Action Segmentation Using 2D Skeleton Heatmaps and Multi-Modality Fusion
Syed Waleed Hyder, Muhammad Usama, Anas Zafar, Muhammad Naufil, Fawad Javed Fateh, Andrey Konin, M. Zeeshan Zia, Quoc-Huy Tran
TL;DR
This work tackles fine-grained action segmentation by substituting 2D skeleton heatmaps for traditional 3D coordinates and processing them with Temporal Convolutional Networks to capture spatiotemporal patterns. It introduces joint and limb heatmaps derived from 2D skeletons, converts them into CNN-friendly inputs, and uses MS-TCN++ for framewise segmentation, complemented by a multi-stage fusion pathway that combines RGB with 2D heatmaps.
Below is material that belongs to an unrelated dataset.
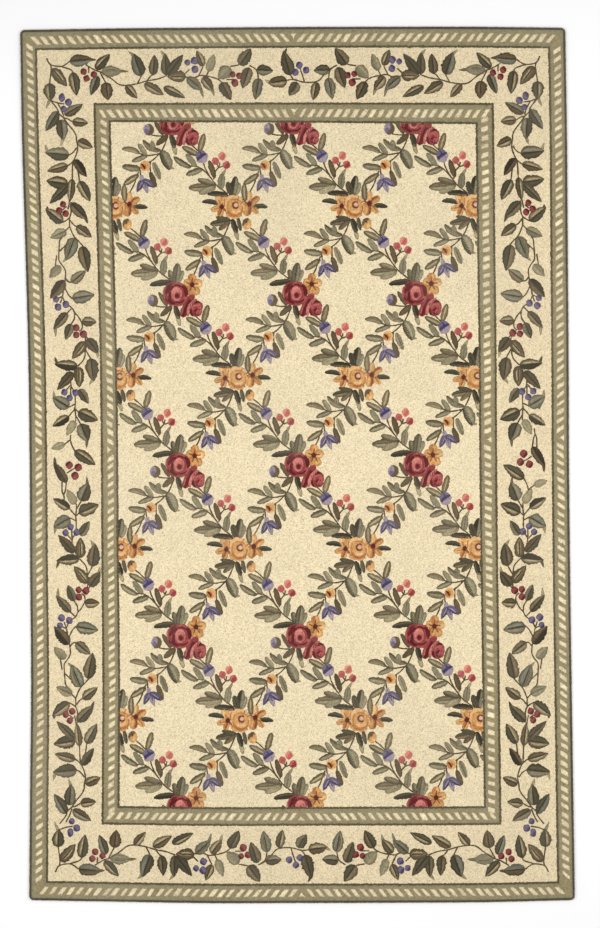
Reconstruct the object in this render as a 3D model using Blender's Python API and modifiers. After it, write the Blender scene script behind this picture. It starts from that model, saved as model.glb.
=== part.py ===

The key contributions are (1) demonstrating competitive performance and robustness to missing keypoints with 2D heatmap inputs, (2) establishing a effective 2D skeleton+RGB fusion framework across multiple stages, and (3) providing comprehensive experiments on UW-IOM, TUM-Kitchen, and Desktop Assembly showing strong improvements over 3D-skeleton-based methods. The approach offers practical benefits by avoiding depth estimation requirements and enabling seamless fusion with RGB data, suggesting strong applicability to real-world, multi-modal action understanding tasks.
Abstract
This paper presents a 2D skeleton-based action segmentation method with applications in fine-grained human activity recognition. In contrast with state-of-the-art methods which directly take sequences of 3D skeleton coordinates as inputs and apply Graph Convolutional Networks (GCNs) for spatiotemporal feature learning, our main idea is to use sequences of 2D skeleton heatmaps as inputs and employ Temporal Convolutional Networks (TCNs) to extract spatiotemporal features. Despite lacking 3D information, our approach yields comparable/superior performances and better robustness against missing keypoints than previous methods on action segmentation datasets. Moreover, we improve the performances further by using both 2D skeleton heatmaps and RGB videos as inputs. To our best knowledge, this is the first work to utilize 2D skeleton heatmap inputs and the first work to explore 2D skeleton+RGB fusion for action segmentation.